Ohlsson was a student of Claudio Arrau, and though a teacher's influence is often overrated, his extreme attention to expressive detail, the considerateness of a gentle giant, possibly owes something to that source (though in physical stature, Arrau was a much smaller man than Ohlsson).

He certainly milked the theme of Rachmaninov's "Corelli Variations" for its plaintive potential and analysed the intriguing rhythmic dislocations of the hands in the first variation with scrupulous clarity. The composer himself used to drop some of the variations if someone in the audience coughed or grew restless.

Now that we are used to the occasional harmonic sourness of this late work, there need be no fears about the length of the piece, certainly not when a pianist like Ohlsson is in such easy command.

The sweeter aspects of Rachmaninov were on display after the interval, but first Ohlsson brought us two pieces, composed 25 years apart, by one of the more highly flavoured present-day American composers. I find the flavours of John Adams rather synthetic, though there's nothing intrinsically wrong in being an eclectic. "China Gates" (1977) shuffles a few notes at a time to faintly bell-like effect over a static bass, the changing harmonies fanning out over it. "American Berserk", written for Ohlsson this year, with its energetic syncopations and chunky chords cheerfully flouting the rules of traditional harmony, is in effect a tribute to the player-piano studies of Conlon Nancarrow. Ohlsson had a ball and the audience seemed to like it.
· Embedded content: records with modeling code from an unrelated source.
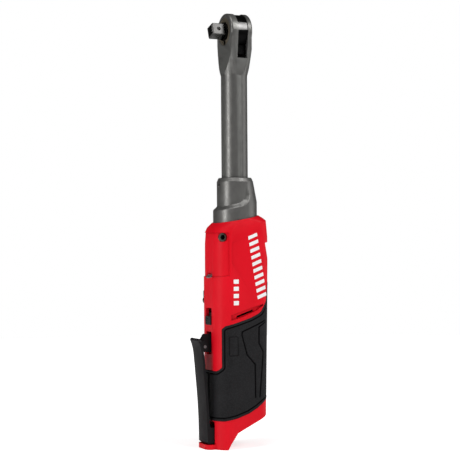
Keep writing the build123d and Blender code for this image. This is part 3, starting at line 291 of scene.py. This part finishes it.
def linked(name, data):
    """A new object in the scene."""
    thing = bpy.data.objects.new(name, data)
    bpy.context.scene.collection.objects.link(thing)
    return thing


def refined(node_name, bevel_mm, slot=None):
    """A cleaned and edge-rounded version of one CAD node, which it replaces."""
    piece = edged_piece(node_name + "_fine", cleaned_copy(node_name), bevel_mm, 3, 32)
    finish_piece(piece, node_name, slot)
    return piece


def smooth_by_angle(piece, angle):
    """Apply modifiers, then smooth shading with sharp edges past an angle and weighted normals."""
    apply_modifiers(piece)
    mesh = piece.data
    for polygon in mesh.polygons:
        polygon.use_smooth = True
    mesh.set_sharp_from_angle(angle=math.radians(angle))
    modifier = piece.modifiers.new("weights", "WEIGHTED_NORMAL")
    modifier.keep_sharp = True
    apply_modifiers(piece)


def apply_modifiers(piece):
    """Bake every modifier of a piece into its mesh."""
    depsgraph = bpy.context.evaluated_depsgraph_get()
    depsgraph.update()
    baked = bpy.data.meshes.new_from_object(piece.evaluated_get(depsgraph), depsgraph=depsgraph)
    piece.modifiers.clear()
    piece.data = baked


def finish_piece(piece, node_name, slot=None):
    """Material, body and replaced node of a finished piece."""
    slot = slot or slot_of_node[node_name]
    piece.data.materials.clear()
    piece.data.materials.append(materials[slot])
    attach(piece, bodies_of_nodes[node_name])
    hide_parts(node_name)


# ---------------------------------------------------------------- outline helpers
def filleted(corners, radii, steps=6):
    """A closed outline with each corner rounded by its radius, as an array of points."""
    corners = [np.array(c, float) for c in corners]
    points = []
    for i, corner in enumerate(corners):
        before = corners[i - 1] - corner
        after = corners[(i + 1) % len(corners)] - corner
        reach_before, reach_after = np.linalg.norm(before), np.linalg.norm(after)
        before, after = before / reach_before, after / reach_after
        half = math.acos(np.clip(before @ after, -1, 1)) / 2
        if half > math.radians(88):
            points.append(corner)
            continue
        cut = min(radii[i] / math.tan(half), 0.45 * reach_before, 0.45 * reach_after)
        start, end = corner + before * cut, corner + after * cut
        for t in np.linspace(0, 1, steps + 1):
            points.append((1 - t) ** 2 * start + 2 * t * (1 - t) * corner + t * t * end)
    return np.array(points)


def distance_to_lines(points, line, closed=False):
    """Distance from each point to a polyline."""
    ends = np.roll(line, -1, axis=0) if closed else line[1:]
    starts = line if closed else line[:-1]
    best = np.full(len(points), 1e9)
    for start, end in zip(starts, ends):
        run = end - start
        t = np.clip(((points - start) @ run) / max(run @ run, 1e-12), 0, 1)
        best = np.minimum(best, np.linalg.norm(points - start - t[:, None] * run, axis=1))
    return best


def inside(points, outline):
    """True for each point inside a closed outline."""
    result = np.zeros(len(points), bool)
    x, y = points[:, 0], points[:, 1]
    for (x1, y1), (x2, y2) in zip(outline, np.roll(outline, -1, axis=0)):
        crosses = (y1 > y) != (y2 > y)
        at = (x2 - x1) * (y - y1) / (y2 - y1 if y2 != y1 else 1e-12) + x1
        result ^= crosses & (x < at)
    return result


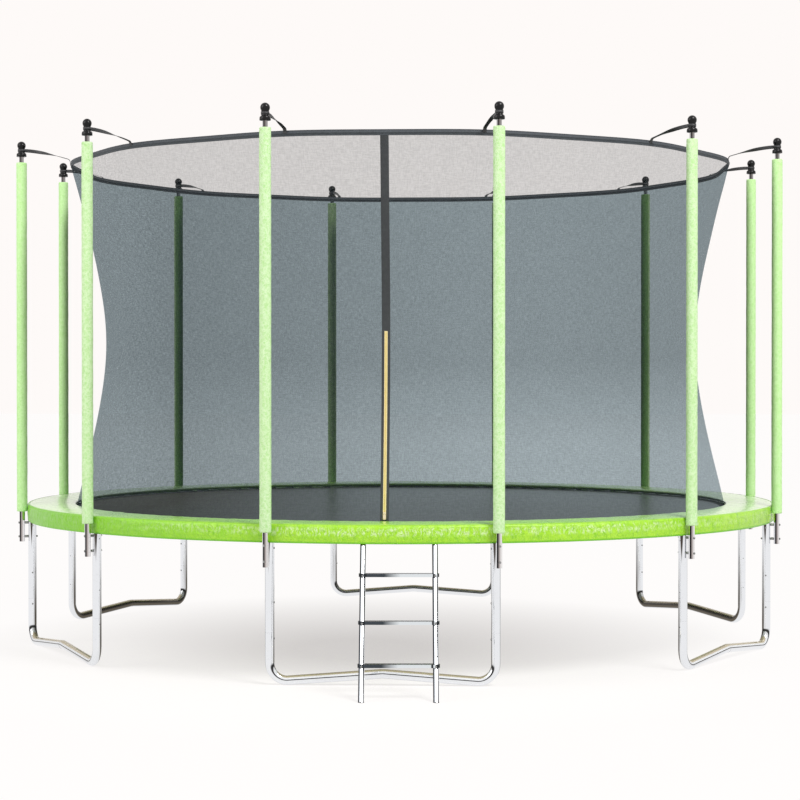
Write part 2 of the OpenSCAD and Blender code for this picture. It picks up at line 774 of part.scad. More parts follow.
// Pull tab on its pin
module zip_pull() {
    y = -tape_t - slider_gap - chain_t - slider_wall - 3;
    color(ZINC) on_zip(slider_start) translate([0, y, slider_len - 8]) {
        rod_x(-5.2, 5.2, bail_r, $fn = SMALL);
        difference() {
            union() {
                rod_x(-2.8, 2.8, 2.4, $fn = SMALL);
                translate([-2.8, -1, -26]) cube([5.6, 2, 26]);
                translate([0, 0, -26]) rod_y(-1, 1, 5, $fn = SMALL);
            }
            translate([0, 0, -27]) rod_y(-2, 2, 2, $fn = SMALL);
        }
    }
}

// ---- Ladder ----

// Turns into the ladder's own frame
module on_ladder() {
    at_azimuth(ladder_az) children();
}

// Leaning rod around a rail's axis, running past both ends
module rail_rod(r, more = 0) {
    translate([0, -ladder_foot_r, 0]) rotate([-lean, 0, 0])
        rod(-ladder_d - more, frame_z / cos(lean) + more, r, $fn = MID);
}

// One rail with its hook over the ring tube; s is -1 or 1
module ladder_rail(s) {
    color(STEEL) on_ladder() translate([s * ladder_half_w, 0, 0]) difference() {
        union() {
            difference() {
                rail_rod(ladder_r);
                rail_rod(ladder_r - ladder_wall, 1);
                translate([-ladder_d, -ladder_foot_r - 3 * ladder_d, -3 * ladder_d])
                    cube([2 * ladder_d, 6 * ladder_d, 3 * ladder_d + sole_t]);
                translate([0, -hinge_y, frame_z])
                    rod_x(-ladder_d, ladder_d, hook_in_r + hook_t / 2, $fn = MID);
                translate([-ladder_d, -hinge_y - 4 * ladder_d, frame_z - ladder_r])
                    cube([2 * ladder_d, 8 * ladder_d, 4 * ladder_d]);
            }
            translate([-hook_w / 2, -hinge_y, frame_z]) rotate([90, 0, 90])
                rotate_extrude(angle = hook_to - hook_from, start = hook_from, $fn = MID)
                    translate([hook_in_r, 0]) square([hook_t, hook_w]);
        }
        for (z = step_z) translate([0, -rail_axis_y(z), z - step_bolt_drop])
            rod_y(-step_depth, step_depth, bolt_hole_r, $fn = SMALL);
    }
}

// Outline of a step, seen from above, d inside its edge
module step_outline(d) {
    w = ladder_half_w;
    e = ladder_r + 5;
    c = e - d;
    y = step_depth / 2 - e;
    for (s = [-1, 1], t = [-1, 1]) translate([s * w, t * y]) circle(c, $fn = MID);
    square([2 * w + 2 * c, 2 * y], center = true);
    square([2 * w, 2 * y + 2 * c], center = true);
}

// Pressed steel step, open below, pierced by the two rails
module ladder_step(i) {
    z = step_z[i];
    color(STEEL) on_ladder() difference() {
        translate([0, -rail_axis_y(z), z - step_h / 2]) linear_extrude(step_h) step_outline(0);
        translate([0, -rail_axis_y(z), z - step_h / 2 - 1])
            linear_extrude(step_h + 1 - step_sheet) step_outline(step_sheet);
        for (s = [-1, 1]) translate([s * ladder_half_w, 0, 0]) {
            rail_rod(ladder_r + seat);
            translate([0, -rail_axis_y(z), z - step_bolt_drop])
                rod_y(-step_depth, step_depth, bolt_hole_r, $fn = SMALL);
        }
    }
}

// Bolts through the steps' rims and the rails
module ladder_bolts() {
    y = step_depth / 2;
    color(ZINC) on_ladder() for (z = step_z, s = [-1, 1])
        translate([s * ladder_half_w, -rail_axis_y(z), z - step_bolt_drop]) {
            rod_y(-y - 0.2, y + 5, bolt_r, $fn = SMALL);
            rod_y(-y - 2.2, -y - 0.1, bolt_r * 1.7, $fn = SMALL);
            difference() {
                rod_y(y + 0.1, y + 4.5, bolt_r * 1.9, $fn = 6);
                rod_y(y - 1, y + 6, bolt_r + 0.1, $fn = SMALL);
            }
        }
}

// Plugs in the rails' lower ends, with flat soles
module ladder_feet() {
    inner = ladder_r - ladder_wall - slip;
    color(BLACK) on_ladder() for (s = [-1, 1]) translate([s * ladder_half_w, 0, 0]) {
        intersection() {
            rail_rod(ladder_r);
            translate([-50, -ladder_foot_r - 100, 0]) cube([100, 200, sole_t - 0.05]);
        }
        intersection() {
            rail_rod(inner);
            translate([-50, -ladder_foot_r - 100, sole_t - 0.05]) cube([100, 200, 22]);
        }
    }
}

for (k = [0 : legs - 1]) {
    on_ring() rail_pair(k);
    on_ring() leg_base(k);
    on_ring() leg_uprights(k);
    on_ring() pole_pair(k);
    on_ring() foam_pair(k);
}
on_ring() leg_sleeves();
on_ring() leg_screws();
on_ring() pole_caps();
on_ring() pole_spacers();
on_ring() pole_bolts();
on_ring() mat();
on_ring() mat_rings();
on_ring() springs();
on_ring() spring_cover();
on_ring() cover_skirt();
on_ring() skirt_flap();
on_ring() net();
on_ring() net_hem();
on_ring() hem_rods();
on_ring() net_straps();
on_ring() zip_placket();
on_ring() zip_tape();
on_ring() zip_slider();
on_ring() zip_pull();
on_ring() ladder_rail(-1);  // ladder_rail_left
on_ring() ladder_rail(1);  // ladder_rail_right
on_ring() ladder_step(0);  // ladder_step_1
on_ring() ladder_step(1);  // ladder_step_2
on_ring() ladder_step(2);  // ladder_step_3
on_ring() ladder_bolts();
on_ring() ladder_feet();
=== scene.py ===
"""Round garden trampoline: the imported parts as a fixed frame, dressed with mat cloth, springs,
padded cover, skirt, safety net, foam sleeves, caps, straps and zip, on a pale studio floor.
Metres, +Z up. Azimuths are in degrees from the front (-Y), growing towards +X."""
import json
import math

import bpy
import numpy as np
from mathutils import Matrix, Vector


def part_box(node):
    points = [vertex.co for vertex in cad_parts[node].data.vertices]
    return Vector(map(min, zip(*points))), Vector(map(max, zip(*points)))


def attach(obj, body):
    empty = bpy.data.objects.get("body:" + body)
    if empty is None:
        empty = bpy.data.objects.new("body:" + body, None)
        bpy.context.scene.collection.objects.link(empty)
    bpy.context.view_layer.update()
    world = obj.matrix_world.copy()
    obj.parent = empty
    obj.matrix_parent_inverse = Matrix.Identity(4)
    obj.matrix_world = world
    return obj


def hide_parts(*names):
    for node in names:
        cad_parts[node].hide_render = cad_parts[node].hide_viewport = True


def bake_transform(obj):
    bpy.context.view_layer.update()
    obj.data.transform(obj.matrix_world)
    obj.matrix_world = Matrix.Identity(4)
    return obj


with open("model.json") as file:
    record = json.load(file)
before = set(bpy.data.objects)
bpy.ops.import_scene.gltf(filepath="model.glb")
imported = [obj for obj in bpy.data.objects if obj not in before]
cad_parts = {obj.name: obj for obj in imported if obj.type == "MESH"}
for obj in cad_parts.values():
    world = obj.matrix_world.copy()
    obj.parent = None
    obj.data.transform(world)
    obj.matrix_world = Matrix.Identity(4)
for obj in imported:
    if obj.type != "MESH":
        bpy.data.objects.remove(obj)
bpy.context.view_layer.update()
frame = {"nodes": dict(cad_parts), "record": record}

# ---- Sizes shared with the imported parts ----


def levels(part):
    """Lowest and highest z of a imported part, to a tenth of a millimetre."""
    low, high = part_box(part)
    return round(low.z, 4), round(high.z, 4)


mat_low, mat_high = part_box("mat")
MIDDLE_Y = (mat_low.y + mat_high.y) / 2   # the ring's axis stands at x 0 and this y
MAT_R = (mat_high.x - mat_low.x) / 2
MAT_TOP = mat_high.z
MAT_UNDER = mat_low.z
SPRINGS = 96
SPRING_AZIMUTHS = [(i + 0.5) * 360 / SPRINGS for i in range(SPRINGS)]
SPRING_Z, RING_Z = 0.7522, 0.7512         # axes of the springs and of the rings' wire
POLES = 12
POLE_STEP = 360 / POLES
POLE_AZIMUTHS = [(i + 0.5) * POLE_STEP for i in range(POLES)]
POLE_PAIRS = POLES // 2
POLE_R = 2.169                            # circle on which the poles' axes stand
POLE_LOW_TUBE_R, POLE_TOP_TUBE_R = 0.0159, 0.0127
FOAM_R = 0.029
FOAM_LOW, FOAM_HIGH = levels("foam_pair_1")
CAP_LOW, CAP_TOP = levels("pole_caps")
CAP_BALL_R, CAP_COLLAR_R, CAP_NECK_R = 0.0235, 0.0275, 0.0185
CAP_BALL_Z = CAP_TOP - CAP_BALL_R
COVER_IN_R, COVER_OUT_R, COVER_UNDER = 1.868, 2.1362, 0.765
SKIRT_R = 2.1380                          # the skirt's outer face where it hangs straight
SKIRT_LOW = levels("cover_skirt")[0]
NET_WAIST_R, NET_WAIST_Z, NET_SLOPE, NET_ROUND = 1.694, 1.680, 0.28, 0.111
HEM_LOW, HEM_HIGH = levels("net_hem")
HEM_R, HEM_WAVE = 1.878, 0.015            # the hem's mean radius, and how far its straps pull it
LADDER_AZ = 2.25                          # the ladder's middle, as an azimuth and as an x
LADDER_X = 0.091
RAIL_HALF = 0.172                         # from the ladder's middle to a rail's axis

# ---- Geometry helpers ----


def polar(azimuth, radius, height):
    """Points at an azimuth in degrees, a radius from the ring's axis and a height."""
    turn = np.radians(azimuth)
    x, y, z = np.broadcast_arrays(radius * np.sin(turn), MIDDLE_Y - radius * np.cos(turn), height)
    return np.stack([x, y, z], axis=-1)


def spoke(azimuth):
    """Unit vectors at an azimuth: outwards from the ring's axis, and sideways along the ring."""
    turn = np.radians(azimuth)
    return np.array([np.sin(turn), -np.cos(turn), 0.0]), np.array([np.cos(turn), np.sin(turn), 0.0])


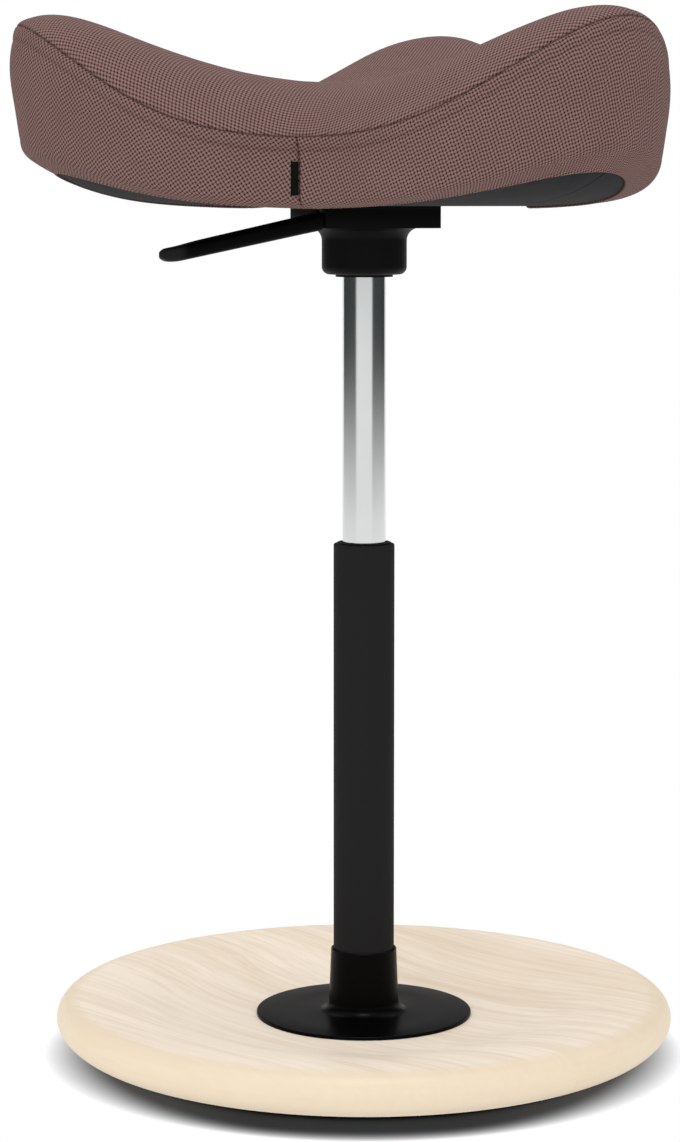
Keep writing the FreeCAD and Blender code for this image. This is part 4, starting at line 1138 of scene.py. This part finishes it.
class PERCH_OT_mechanism(bpy.types.Operator):
    """Make the cup, the casting and the plate under the seat."""

    bl_idname = "perch.mechanism"
    bl_label = "Mechanism"

    def execute(self, context):
        column = settings("column")
        self.cup(column)
        self.softened("mechanism_body", "mechanism_casting", column.bevel, "black_casting")
        self.softened("seat_plate", "mechanism_plate", column.bevel * 0.5, "black_casting")
        return {"FINISHED"}

    def cup(self, column):
        """Thin cup round the socket: a round lower edge, a straight wall and a flared rim."""
        low, top = low_of("cup_cover"), high_of("cup_cover")
        radius, corner, wall = column.cup_radius, column.cup_corner, column.cup_wall
        flare = radius_of("cup_cover") - radius
        hole = radius_of("gas_cylinder") + 4.45 * MM
        profile = [(hole, low)]
        profile += arc((radius - corner, low + corner), (corner, corner), -90, 0, 12)
        profile += arc((radius + flare, top - flare), (flare, flare), 180, 90, 14)
        inner = radius - wall
        profile += [(inner, top), (inner, low + corner)]
        profile += arc((radius - corner, low + corner), (corner - wall, corner - wall), 0, -90, 6)[1:]
        profile += [(hole, low + wall)]
        piece = turned("cup", profile, 160)
        finished(piece, "seat", "black_plastic", finish("black_plastic"), "cup_cover")

    def softened(self, node, name, width, coat):
        """Copy of a node with its doubles merged and its edges lightly rounded."""
        piece = frame["nodes"][node].copy()
        piece.data = piece.data.copy()
        for key in list(piece.keys()):
            del piece[key]
        piece.name = name
        piece.parent = None
        piece.data.materials.clear()
        bpy.context.scene.collection.objects.link(piece)
        merge(piece)
        rounder = piece.modifiers.new("round", "BEVEL")
        rounder.width = width
        rounder.segments = 2
        rounder.limit_method = "ANGLE"
        rounder.angle_limit = math.radians(50.0)
        rounder.use_clamp_overlap = True
        apply_modifiers(piece)
        finished(piece, "seat", "black_metal", finish(coat), node)


def merge(piece):
    """Joins the loose triangles of a piece at their shared corners."""
    work = bmesh.new()
    work.from_mesh(piece.data)
    bmesh.ops.remove_doubles(work, verts=work.verts, dist=0.002 * MM)
    bmesh.ops.dissolve_limit(work, angle_limit=math.radians(1.0), verts=work.verts, edges=work.edges)
    work.to_mesh(piece.data)
    work.free()


def apply_modifiers(piece):
    """Replaces a piece's mesh by what its modifiers make of it."""
    graph = bpy.context.evaluated_depsgraph_get()
    made = bpy.data.meshes.new_from_object(piece.evaluated_get(graph))
    piece.modifiers.clear()
    piece.data = made
    made.shade_smooth()
    made.set_sharp_from_angle(angle=math.radians(30.0))


class PERCH_OT_lever(bpy.types.Operator):
    """Make the release lever with its flattened end, its neck and its finger."""

    bl_idname = "perch.lever"
    bl_label = "Lever"

    def execute(self, context):
        lever = settings("lever")
        box_low = high_of("cup_cover")
        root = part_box("mechanism_body")[0].x - lever.root_gap
        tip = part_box("lever")[0].x
        arm, quads, fans = self.arm(lever, root, tip, box_low + lever.root_top)
        points, faces, triangles = [arm], [quads], [fans]
        pin_low, pin_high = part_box("pivot_pin")
        pivot = ((pin_low.x + pin_high.x) / 2, (pin_low.z + pin_high.z) / 2)
        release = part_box("release_pin")
        near = pin_low.y + 16.0 * MM
        blocks = [
            ((root - 2.0 * MM, pivot[0]), (near, lever.middle + lever.root_width / 2),
             (pivot[1] - 2.63 * MM, pivot[1] + 0.97 * MM)),
            ((pivot[0], 3.0 * MM), (-4.0 * MM, 4.0 * MM),
             (release[1].z + 0.3 * MM, release[1].z + 3.4 * MM)),
        ]
        count = len(arm)
        for spans in blocks:
            corners, sides = block(*spans)
            points.append(corners)
            faces.append(sides + count)
            count += len(corners)
        boss, boss_quads, boss_fans = bar(pivot, (near, 4.0 * MM), 3.3 * MM)
        points.append(boss)
        faces.append(boss_quads + count)
        triangles.append(boss_fans + count)
        piece = mesh_piece("release_lever", np.concatenate(points), np.concatenate(faces),
                           np.concatenate(triangles))
        finished(piece, "lever_arm", "black_plastic", finish("lever_plastic"), "lever")
        return {"FINISHED"}

    def arm(self, lever, root, tip, root_top):
        """Arm along -X: rings of a rounded box whose width, height and middle change smoothly.

        Across, each ring is a superellipse |y|^n + |z|^n = 1. Along, the width follows the plan's
        round end, w sqrt(1 - t^2) over the last half width, and the top is hollowed at the end.
        """
        rows, columns = 90, 64
        t = np.linspace(0.0, 1.0, rows)
        run = root - tip
        along = run * (1 - (1 - t) ** 1.6)
        x = root - along
        share = along / run
        wide = (lever.root_width + (lever.tip_width - lever.root_width) * share) / 2
        nose = lever.tip_width / 2
        end = np.clip((along - (run - nose)) / nose, 0.0, 1.0)
        wide = wide * np.sqrt(np.maximum(1 - end ** 2, 0.0004))
        tall = lever.root_height + (lever.tip_height - lever.root_height) * share
        tall = tall - lever.tip_lift * end ** 2
        middle = root_top - along * math.tan(lever.slope) - tall / 2
        tall = tall / 2 * (1 - 0.55 * np.clip((along - (run - 5 * MM)) / (5 * MM), 0, 1) ** 2)
        a = np.linspace(0.0, 2 * math.pi, columns, endpoint=False)
        power = 2 / 4.2
        across = np.sign(np.cos(a)) * np.abs(np.cos(a)) ** power
        up = np.sign(np.sin(a)) * np.abs(np.sin(a)) ** power
        y = lever.middle + wide[:, None] * across
        hollow = dent(along - (run - 11 * MM), 9 * MM)[:, None] * (1 - across ** 2)
        z = middle[:, None] + tall[:, None] * up - lever.paddle_dip * hollow * (up > 0)
        rings = np.stack([np.broadcast_to(x[:, None], y.shape), y, z], axis=-1)
        points, fans = capped(rings.reshape(-1, 3), rows, columns)
        return points, ring_faces(rows, columns, False)[:, ::-1], fans[:, ::-1]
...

Rachmaninov's arrangement of the scherzo from Mendelssohn's "A Midsummer Night's Dream" sounded all the more delightful for providing such a contrast. And then Ohlsson played four of Rachmaninov's most popular Preludes, starting with the first and best known of all. It was a treat to hear these sonorous pieces – and indeed to see them – performed with such effective economy of effort: Ohlsson's arms moved only a minimal amount.

He seemed pleasantly surprised by the enthusiastic response, and lavished all his loving attention on two well-chosen encores, both by Chopin: the C sharp minor Mazurka, Op 50, and the E flat Waltz, Op 18.